Investment and Financial Markets

What Is a Bear Market in Crypto?

Gain clarity on what constitutes a crypto bear market. Explore its defining traits, underlying factors, and broad implications for the digital asset space.

A bear market in traditional finance describes a period where market prices fall significantly, often by 20% or more from recent highs, and negative sentiment prevails. In cryptocurrency, a crypto bear market signifies a prolonged and substantial decline in digital asset prices. This represents a broad shift to widespread pessimism regarding future price movements.

Characteristics of a Crypto Bear Market

A crypto bear market is identified by a sustained decline in asset prices, with many digital currencies experiencing drops of 50% or more from their peak values. This price reduction is accompanied by a decrease in overall trading volume across exchanges. Lower trading activity indicates reduced investor participation, as many choose to exit positions or remain on the sidelines.

Negative market sentiment becomes widespread, leading to a general lack of confidence among investors. This prompts a “flight to safety” where investors convert volatile cryptocurrencies into stablecoins or fiat currencies. Increased market volatility can also be observed, with prices experiencing sharp, unpredictable swings, though the overall trend remains downward.

Beyond price and volume, crypto-specific indicators also signal a bear market. Network activity, such as active addresses or transactions on a blockchain, often declines as speculative interest wanes. The total value locked (TVL) in decentralized finance (DeFi) protocols decreases significantly, reflecting reduced engagement and capital within these ecosystems. This broad reduction in activity across the crypto space solidifies a bear market’s presence.

Distinguishing from Other Market Movements

A crypto bear market differs from a price correction, which is a short-term decline of typically 10% to 20% from a recent high. Corrections are often healthy market adjustments that usually resolve within weeks. In contrast, a bear market involves a more severe and prolonged downturn, extending for months or even years.

Market crashes also distinguish themselves from bear markets by their sudden and sharp nature. A crash involves an abrupt, often single-day or week-long, dramatic price drop, usually triggered by a specific event. While a crash can initiate a bear market, it is not synonymous with the sustained downtrend and negative sentiment defining a bear market.

Sideways or accumulation phases represent periods where prices trade within a narrow range without a clear upward or downward trend. These phases are characterized by market indecision and can last for extended periods as investors accumulate assets at lower prices. A bear market, however, is marked by a consistent and prolonged downward trajectory, fundamentally differing from a sideways market’s trendless movement.
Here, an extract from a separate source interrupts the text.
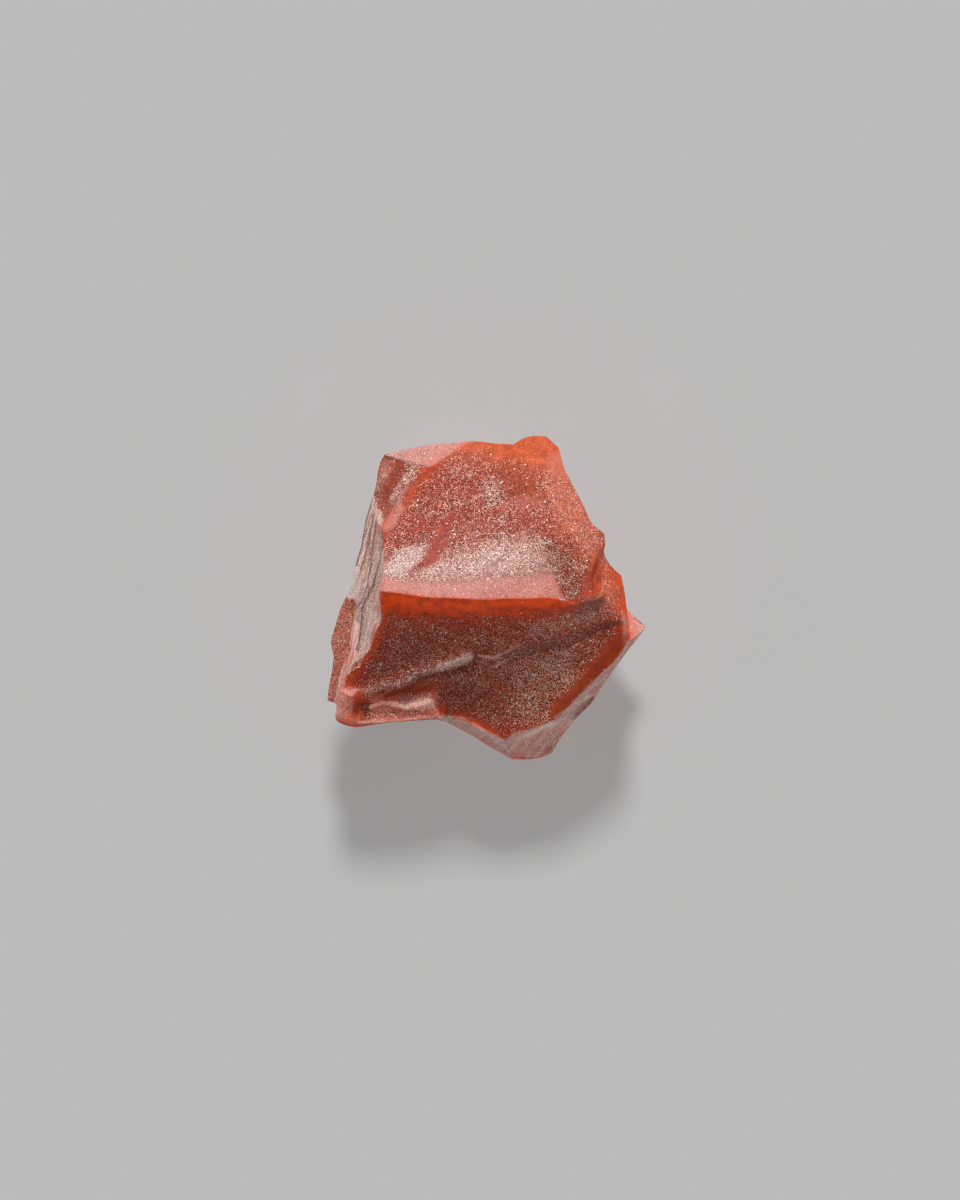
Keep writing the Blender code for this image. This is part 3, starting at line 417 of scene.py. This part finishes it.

Factors Contributing to a Crypto Bear Market

Several factors contribute to a crypto bear market, ranging from broad economic conditions to specific industry events. Global economic downturns, characterized by recessions or reduced consumer spending, often lead investors to pull capital from riskier assets like cryptocurrencies. Rising interest rates, implemented by central banks to combat inflation, make traditional savings and bonds more attractive, reducing the appeal of speculative investments.

Regulatory uncertainty or crackdowns also foster negative sentiment. Governments introducing restrictive regulations, imposing new taxes, or banning certain crypto activities can deter investment and innovation. The introduction of new reporting requirements for digital asset transactions can increase compliance burdens for investors and businesses. This perceived tightening of oversight can lead to a reduction in market liquidity and investor confidence.

Major project failures, security breaches, or hacks within the crypto ecosystem can erode trust and trigger widespread sell-offs. The collapse of a prominent decentralized finance protocol or a large-scale exchange hack can have a ripple effect, causing investors to question the security and viability of other projects. Technological shifts or a lack of innovation can also contribute to a bear market by reducing the perceived future value of digital assets. These combined pressures contribute to a sustained market downturn.

Impact on Crypto Assets and Participants

A crypto bear market impacts various digital assets, though the degree of impact varies. Major cryptocurrencies like Bitcoin and Ethereum experience substantial price declines, but often retain a higher percentage of their value compared to smaller altcoins. Altcoins, particularly those with smaller market capitalizations, suffer more severe losses and may struggle to recover. Non-fungible tokens (NFTs) also face depreciation, with trading volumes and floor prices plummeting as speculative interest wanes.

Investors face paper losses during a bear market, leading to emotional distress and shifts in investment strategy. Many may sell holdings to cut losses, while others adopt a “hodling” strategy, waiting for recovery. From a tax perspective, sustained losses may allow investors to realize capital losses, which can offset capital gains or a limited amount of ordinary income, up to $3,000 annually. This strategy requires consideration of the wash sale rule, which currently does not explicitly apply to cryptocurrencies but is a point of ongoing discussion.

Crypto projects and companies feel the strain of a bear market. Funding challenges become prevalent as venture capital dries up, making it difficult for startups to secure capital for development and operations. This leads to layoffs, reduced hiring, and a contraction in industry growth. The market structure undergoes consolidation, with weaker projects failing and stronger ones enduring the downturn. Increased scrutiny from regulators and the public follows, potentially leading to more stringent oversight and compliance requirements.